Here we would get detailed background on his most famous piece of work. Drawing on his memories of his hometown, Willson wrote the story of a con man named Harold Hill, who visits a small town in Iowa. Hill’s River City stop is designed to convince the townspeople in their need to organize a community band to the tune of “Ya Got Trouble”. While his intentions are underhanded, he becomes sidetracked when he falls for the local librarian, “Marian the Librarian”. The resulting commotion results in an unexpected ending that features an impromptu marching band. Along the way we are treated to some of the other classics like “Seventy-Six Trombones”, “Shipoopi”, “Goodnight Ladies”, and “Till There Was You”.

Music man Square is filled with artifacts and memorabilia about Meredith Willson.

Memorabilia Galore

Moving through the museum, we found a wide variety of artifacts and memorabilia associated with The Music Man. There are also other pieces that center around his other works.

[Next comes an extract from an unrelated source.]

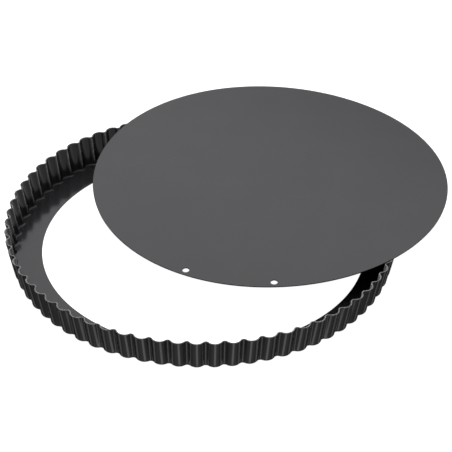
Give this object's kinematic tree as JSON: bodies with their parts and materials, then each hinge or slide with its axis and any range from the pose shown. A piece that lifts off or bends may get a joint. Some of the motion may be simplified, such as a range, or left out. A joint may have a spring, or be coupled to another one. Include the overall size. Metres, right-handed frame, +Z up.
{
  "type": "tart pan",
  "caption": "Round fluted tart pan: a pressed ring with a leaning fluted wall and a flat inner ledge, and a loose flat base lying across its rim.",
  "frame": {"origin": "on the ring's axis, at the underside of its ledge", "axes": "+Z up, out of the ring's mouth; +X through the middle of a flute's lobe"},
  "size_m": [0.339, 0.3442, 0.0259],
  "materials": {
    "coated_steel_ring": "satin",
    "coated_steel_base": "satin"
  },
  "bodies": {
    "ring": {"ring": "coated_steel_ring"},
    "base": {"base": "coated_steel_base"}
  },
  "joints": [
    {"name": "base_lift", "type": "slide", "parent": "ring", "child": "base", "axis": [0, 0, 1], "range_m": [0, 0.12]}
  ]
}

Willson’s other big musical hit is The Unsinkable Molly Brown, which tells a fantastical tale of a wealthy woman who survives the sinking of the Titanic. The story is loosely based on a real person, Margaret Brown, who hailed from Hannibal, Missouri. During our time in the museum, we also discovered that Meredith is responsible for the 1951 song “It’s Beginning to Look a Lot Like Christmas”.

Music Man Square has a replica of a downtown Main Street from 1912.

Mainstreet USA

Once we completed our time looking at the accolades and awards, we headed back toward the museum entrance. This area is designed to mimic a River City stop along Main Street. Visitors can meander down the road peering in the storefronts. Each one is filled with items that would have been commonplace in 1912, which is the setting for the musical. Strolling to the end, we discovered an ice cream shop that was open for business. You know us, we couldn’t pass up an opportunity to enjoy a sweet treat while we looked out over the diorama.

The authors pose for a selfie during their River city stop at The Music Man Square.

River City Stop

The Music Man Square and Meredith Willson Boyhood Home are an interesting side note in the history of Mason City, Iowa. It is easy to see how the city has embraced this hometown hero. The entire city has a distinct artistic side which makes it especially interesting for tourists. When The Music Man premiered, in 1962, it was right here in his hometown. He even led the parade through town, which was attended by stars from the silver screen. Much like his imaginary counterpart, Meredith brought music to this Iowa town. Do you remember The Music Man?

the authors signatures.

12 thoughts on “River City Stop – Music Man Square”

      1. No, I don’t remember maybe because I lived in the Philippines
        til I was 54. But the songs, Seventy Six Trombones, yes, Til There Was You, and It’s Beginning to Look a Lot Like Christmas!

  1. Oh, what a blast from the past! I also love musicals, and The Music Man is such a classic. Who can resist singing along to “76 Trombones?” What a great opportunity to visit Meredith Wilson’s boyhood home.

  2. What a fascinating tour and visiting the Music Man Museum with all its fascinating collections and other memorabilia. This is a fun music tour in a town I didn’t know much about. Thanks for sharing the tour.

  3. Ahhh, Iowa. Where I grew up, and the corn never stops. In more than one sense. I do love that show, though. Thanks for the reminder. Maybe one day, we’ll have to stop at that museum. We used to pass Mason City often on the way to visit my parents, but never stopped in.

  4. I remember watching The Music Man when I was a kid and have even watched it a few times since. Interesting read about Meredith Willson. Nice tour of Mason City. I’d like to visit sometime.